** Start Extracted material **
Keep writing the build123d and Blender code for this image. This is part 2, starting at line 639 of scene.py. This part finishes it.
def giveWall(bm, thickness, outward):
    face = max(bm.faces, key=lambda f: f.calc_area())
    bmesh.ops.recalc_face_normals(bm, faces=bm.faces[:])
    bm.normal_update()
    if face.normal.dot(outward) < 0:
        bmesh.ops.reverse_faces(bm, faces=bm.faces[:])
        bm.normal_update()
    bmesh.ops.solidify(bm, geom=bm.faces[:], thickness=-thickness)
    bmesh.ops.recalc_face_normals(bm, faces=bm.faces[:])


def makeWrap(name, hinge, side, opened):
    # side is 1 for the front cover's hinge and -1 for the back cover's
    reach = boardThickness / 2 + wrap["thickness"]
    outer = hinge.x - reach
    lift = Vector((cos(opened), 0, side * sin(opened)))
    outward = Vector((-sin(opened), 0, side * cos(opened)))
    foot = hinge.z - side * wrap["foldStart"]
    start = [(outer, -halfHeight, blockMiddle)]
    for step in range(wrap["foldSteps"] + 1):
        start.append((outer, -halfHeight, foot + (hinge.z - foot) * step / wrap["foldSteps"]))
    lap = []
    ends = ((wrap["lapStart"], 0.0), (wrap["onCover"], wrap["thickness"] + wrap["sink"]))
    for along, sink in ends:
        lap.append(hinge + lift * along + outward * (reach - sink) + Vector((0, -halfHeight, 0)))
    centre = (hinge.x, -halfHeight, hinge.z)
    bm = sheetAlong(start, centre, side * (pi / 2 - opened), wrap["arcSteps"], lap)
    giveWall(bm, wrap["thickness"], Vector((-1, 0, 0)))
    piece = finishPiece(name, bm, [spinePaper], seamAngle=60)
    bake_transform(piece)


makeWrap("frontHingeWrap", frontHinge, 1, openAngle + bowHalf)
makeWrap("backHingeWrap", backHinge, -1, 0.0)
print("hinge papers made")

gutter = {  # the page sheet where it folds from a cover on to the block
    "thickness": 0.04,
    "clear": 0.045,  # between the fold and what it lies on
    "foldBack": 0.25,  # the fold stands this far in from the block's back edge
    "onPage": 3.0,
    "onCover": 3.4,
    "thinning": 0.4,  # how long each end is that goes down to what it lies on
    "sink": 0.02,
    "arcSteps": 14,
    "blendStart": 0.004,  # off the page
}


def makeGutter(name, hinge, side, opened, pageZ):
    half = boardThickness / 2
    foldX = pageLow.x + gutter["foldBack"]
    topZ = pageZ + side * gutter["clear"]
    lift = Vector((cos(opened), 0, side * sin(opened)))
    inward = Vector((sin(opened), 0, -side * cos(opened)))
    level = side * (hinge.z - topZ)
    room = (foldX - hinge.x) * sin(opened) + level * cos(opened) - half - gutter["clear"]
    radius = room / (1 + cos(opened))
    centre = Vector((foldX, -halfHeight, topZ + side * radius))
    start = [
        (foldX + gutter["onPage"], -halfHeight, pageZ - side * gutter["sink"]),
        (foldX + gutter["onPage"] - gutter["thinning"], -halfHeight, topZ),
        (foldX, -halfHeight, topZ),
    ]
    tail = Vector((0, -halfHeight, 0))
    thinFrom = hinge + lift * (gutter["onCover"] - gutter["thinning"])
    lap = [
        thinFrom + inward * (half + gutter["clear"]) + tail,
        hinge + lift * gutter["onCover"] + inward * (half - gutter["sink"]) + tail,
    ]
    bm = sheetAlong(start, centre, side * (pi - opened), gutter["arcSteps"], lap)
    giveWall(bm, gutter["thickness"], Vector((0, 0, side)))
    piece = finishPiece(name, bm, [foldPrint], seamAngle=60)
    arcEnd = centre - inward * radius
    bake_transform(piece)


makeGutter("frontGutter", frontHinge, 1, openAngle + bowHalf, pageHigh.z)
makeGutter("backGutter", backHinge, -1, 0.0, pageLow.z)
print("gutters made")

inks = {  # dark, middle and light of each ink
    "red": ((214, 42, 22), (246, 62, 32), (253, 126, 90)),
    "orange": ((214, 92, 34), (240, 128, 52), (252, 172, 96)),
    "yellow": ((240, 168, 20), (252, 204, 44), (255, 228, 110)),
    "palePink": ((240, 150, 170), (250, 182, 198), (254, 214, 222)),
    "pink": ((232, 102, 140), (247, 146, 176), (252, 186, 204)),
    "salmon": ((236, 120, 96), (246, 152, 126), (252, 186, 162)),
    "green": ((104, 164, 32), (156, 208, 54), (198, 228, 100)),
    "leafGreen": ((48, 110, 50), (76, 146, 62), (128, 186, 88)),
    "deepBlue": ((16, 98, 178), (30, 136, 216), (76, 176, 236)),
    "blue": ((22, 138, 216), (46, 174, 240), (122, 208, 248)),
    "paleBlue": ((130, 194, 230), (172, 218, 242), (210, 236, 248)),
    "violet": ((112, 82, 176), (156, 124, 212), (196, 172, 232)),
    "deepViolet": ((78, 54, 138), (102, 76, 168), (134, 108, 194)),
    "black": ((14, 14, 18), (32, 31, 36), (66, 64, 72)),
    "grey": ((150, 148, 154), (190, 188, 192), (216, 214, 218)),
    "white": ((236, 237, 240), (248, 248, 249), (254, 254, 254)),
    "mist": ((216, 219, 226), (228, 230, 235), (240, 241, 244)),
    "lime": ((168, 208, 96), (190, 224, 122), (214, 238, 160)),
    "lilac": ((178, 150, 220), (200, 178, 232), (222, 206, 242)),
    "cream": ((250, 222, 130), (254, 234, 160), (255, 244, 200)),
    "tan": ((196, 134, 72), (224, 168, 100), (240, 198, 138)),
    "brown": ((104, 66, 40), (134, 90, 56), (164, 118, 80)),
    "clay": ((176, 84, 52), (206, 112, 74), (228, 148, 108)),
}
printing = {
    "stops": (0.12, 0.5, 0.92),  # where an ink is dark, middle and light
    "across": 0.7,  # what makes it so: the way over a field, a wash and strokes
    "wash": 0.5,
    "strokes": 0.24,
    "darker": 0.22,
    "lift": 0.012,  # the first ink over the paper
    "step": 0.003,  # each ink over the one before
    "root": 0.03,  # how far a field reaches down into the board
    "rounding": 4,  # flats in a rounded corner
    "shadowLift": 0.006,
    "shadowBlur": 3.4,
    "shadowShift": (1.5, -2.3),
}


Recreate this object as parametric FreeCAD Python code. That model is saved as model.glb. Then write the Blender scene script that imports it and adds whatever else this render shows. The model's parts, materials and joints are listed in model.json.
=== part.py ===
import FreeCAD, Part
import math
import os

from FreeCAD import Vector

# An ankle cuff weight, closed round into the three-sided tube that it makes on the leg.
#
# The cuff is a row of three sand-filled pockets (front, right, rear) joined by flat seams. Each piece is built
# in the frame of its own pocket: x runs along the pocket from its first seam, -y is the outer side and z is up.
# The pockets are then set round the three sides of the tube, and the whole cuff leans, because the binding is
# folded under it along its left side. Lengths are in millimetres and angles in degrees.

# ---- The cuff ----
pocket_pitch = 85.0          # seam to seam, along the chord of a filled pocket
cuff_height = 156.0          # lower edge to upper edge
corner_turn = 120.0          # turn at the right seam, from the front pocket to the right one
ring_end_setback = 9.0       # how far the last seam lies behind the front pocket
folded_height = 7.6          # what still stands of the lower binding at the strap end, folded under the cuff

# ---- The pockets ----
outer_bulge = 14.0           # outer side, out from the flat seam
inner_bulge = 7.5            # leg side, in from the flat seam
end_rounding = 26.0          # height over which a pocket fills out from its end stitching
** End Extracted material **
Requirements: Reproduce the material in full, with no word added or dropped.

Solution for this exercise:
Keep writing the build123d and Blender code for this image. This is part 2, starting at line 639 of scene.py. This part finishes it.
def giveWall(bm, thickness, outward):
    face = max(bm.faces, key=lambda f: f.calc_area())
    bmesh.ops.recalc_face_normals(bm, faces=bm.faces[:])
    bm.normal_update()
    if face.normal.dot(outward) < 0:
        bmesh.ops.reverse_faces(bm, faces=bm.faces[:])
        bm.normal_update()
    bmesh.ops.solidify(bm, geom=bm.faces[:], thickness=-thickness)
    bmesh.ops.recalc_face_normals(bm, faces=bm.faces[:])


def makeWrap(name, hinge, side, opened):
    # side is 1 for the front cover's hinge and -1 for the back cover's
    reach = boardThickness / 2 + wrap["thickness"]
    outer = hinge.x - reach
    lift = Vector((cos(opened), 0, side * sin(opened)))
    outward = Vector((-sin(opened), 0, side * cos(opened)))
    foot = hinge.z - side * wrap["foldStart"]
    start = [(outer, -halfHeight, blockMiddle)]
    for step in range(wrap["foldSteps"] + 1):
        start.append((outer, -halfHeight, foot + (hinge.z - foot) * step / wrap["foldSteps"]))
    lap = []
    ends = ((wrap["lapStart"], 0.0), (wrap["onCover"], wrap["thickness"] + wrap["sink"]))
    for along, sink in ends:
        lap.append(hinge + lift * along + outward * (reach - sink) + Vector((0, -halfHeight, 0)))
    centre = (hinge.x, -halfHeight, hinge.z)
    bm = sheetAlong(start, centre, side * (pi / 2 - opened), wrap["arcSteps"], lap)
    giveWall(bm, wrap["thickness"], Vector((-1, 0, 0)))
    piece = finishPiece(name, bm, [spinePaper], seamAngle=60)
    bake_transform(piece)


makeWrap("frontHingeWrap", frontHinge, 1, openAngle + bowHalf)
makeWrap("backHingeWrap", backHinge, -1, 0.0)
print("hinge papers made")

gutter = {  # the page sheet where it folds from a cover on to the block
    "thickness": 0.04,
    "clear": 0.045,  # between the fold and what it lies on
    "foldBack": 0.25,  # the fold stands this far in from the block's back edge
    "onPage": 3.0,
    "onCover": 3.4,
    "thinning": 0.4,  # how long each end is that goes down to what it lies on
    "sink": 0.02,
    "arcSteps": 14,
    "blendStart": 0.004,  # off the page
}


def makeGutter(name, hinge, side, opened, pageZ):
    half = boardThickness / 2
    foldX = pageLow.x + gutter["foldBack"]
    topZ = pageZ + side * gutter["clear"]
    lift = Vector((cos(opened), 0, side * sin(opened)))
    inward = Vector((sin(opened), 0, -side * cos(opened)))
    level = side * (hinge.z - topZ)
    room = (foldX - hinge.x) * sin(opened) + level * cos(opened) - half - gutter["clear"]
    radius = room / (1 + cos(opened))
    centre = Vector((foldX, -halfHeight, topZ + side * radius))
    start = [
        (foldX + gutter["onPage"], -halfHeight, pageZ - side * gutter["sink"]),
        (foldX + gutter["onPage"] - gutter["thinning"], -halfHeight, topZ),
        (foldX, -halfHeight, topZ),
    ]
    tail = Vector((0, -halfHeight, 0))
    thinFrom = hinge + lift * (gutter["onCover"] - gutter["thinning"])
    lap = [
        thinFrom + inward * (half + gutter["clear"]) + tail,
        hinge + lift * gutter["onCover"] + inward * (half - gutter["sink"]) + tail,
    ]
    bm = sheetAlong(start, centre, side * (pi - opened), gutter["arcSteps"], lap)
    giveWall(bm, gutter["thickness"], Vector((0, 0, side)))
    piece = finishPiece(name, bm, [foldPrint], seamAngle=60)
    arcEnd = centre - inward * radius
    bake_transform(piece)


makeGutter("frontGutter", frontHinge, 1, openAngle + bowHalf, pageHigh.z)
makeGutter("backGutter", backHinge, -1, 0.0, pageLow.z)
print("gutters made")

inks = {  # dark, middle and light of each ink
    "red": ((214, 42, 22), (246, 62, 32), (253, 126, 90)),
    "orange": ((214, 92, 34), (240, 128, 52), (252, 172, 96)),
    "yellow": ((240, 168, 20), (252, 204, 44), (255, 228, 110)),
    "palePink": ((240, 150, 170), (250, 182, 198), (254, 214, 222)),
    "pink": ((232, 102, 140), (247, 146, 176), (252, 186, 204)),
    "salmon": ((236, 120, 96), (246, 152, 126), (252, 186, 162)),
    "green": ((104, 164, 32), (156, 208, 54), (198, 228, 100)),
    "leafGreen": ((48, 110, 50), (76, 146, 62), (128, 186, 88)),
    "deepBlue": ((16, 98, 178), (30, 136, 216), (76, 176, 236)),
    "blue": ((22, 138, 216), (46, 174, 240), (122, 208, 248)),
    "paleBlue": ((130, 194, 230), (172, 218, 242), (210, 236, 248)),
    "violet": ((112, 82, 176), (156, 124, 212), (196, 172, 232)),
    "deepViolet": ((78, 54, 138), (102, 76, 168), (134, 108, 194)),
    "black": ((14, 14, 18), (32, 31, 36), (66, 64, 72)),
    "grey": ((150, 148, 154), (190, 188, 192), (216, 214, 218)),
    "white": ((236, 237, 240), (248, 248, 249), (254, 254, 254)),
    "mist": ((216, 219, 226), (228, 230, 235), (240, 241, 244)),
    "lime": ((168, 208, 96), (190, 224, 122), (214, 238, 160)),
    "lilac": ((178, 150, 220), (200, 178, 232), (222, 206, 242)),
    "cream": ((250, 222, 130), (254, 234, 160), (255, 244, 200)),
    "tan": ((196, 134, 72), (224, 168, 100), (240, 198, 138)),
    "brown": ((104, 66, 40), (134, 90, 56), (164, 118, 80)),
    "clay": ((176, 84, 52), (206, 112, 74), (228, 148, 108)),
}
printing = {
    "stops": (0.12, 0.5, 0.92),  # where an ink is dark, middle and light
    "across": 0.7,  # what makes it so: the way over a field, a wash and strokes
    "wash": 0.5,
    "strokes": 0.24,
    "darker": 0.22,
    "lift": 0.012,  # the first ink over the paper
    "step": 0.003,  # each ink over the one before
    "root": 0.03,  # how far a field reaches down into the board
    "rounding": 4,  # flats in a rounded corner
    "shadowLift": 0.006,
    "shadowBlur": 3.4,
    "shadowShift": (1.5, -2.3),
}


Recreate this object as parametric FreeCAD Python code. That model is saved as model.glb. Then write the Blender scene script that imports it and adds whatever else this render shows. The model's parts, materials and joints are listed in model.json.
=== part.py ===
import FreeCAD, Part
import math
import os

from FreeCAD import Vector

# An ankle cuff weight, closed round into the three-sided tube that it makes on the leg.
#
# The cuff is a row of three sand-filled pockets (front, right, rear) joined by flat seams. Each piece is built
# in the frame of its own pocket: x runs along the pocket from its first seam, -y is the outer side and z is up.
# The pockets are then set round the three sides of the tube, and the whole cuff leans, because the binding is
# folded under it along its left side. Lengths are in millimetres and angles in degrees.

# ---- The cuff ----
pocket_pitch = 85.0          # seam to seam, along the chord of a filled pocket
cuff_height = 156.0          # lower edge to upper edge
corner_turn = 120.0          # turn at the right seam, from the front pocket to the right one
ring_end_setback = 9.0       # how far the last seam lies behind the front pocket
folded_height = 7.6          # what still stands of the lower binding at the strap end, folded under the cuff

# ---- The pockets ----
outer_bulge = 14.0           # outer side, out from the flat seam
inner_bulge = 7.5            # leg side, in from the flat seam
end_rounding = 26.0          # height over which a pocket fills out from its end stitching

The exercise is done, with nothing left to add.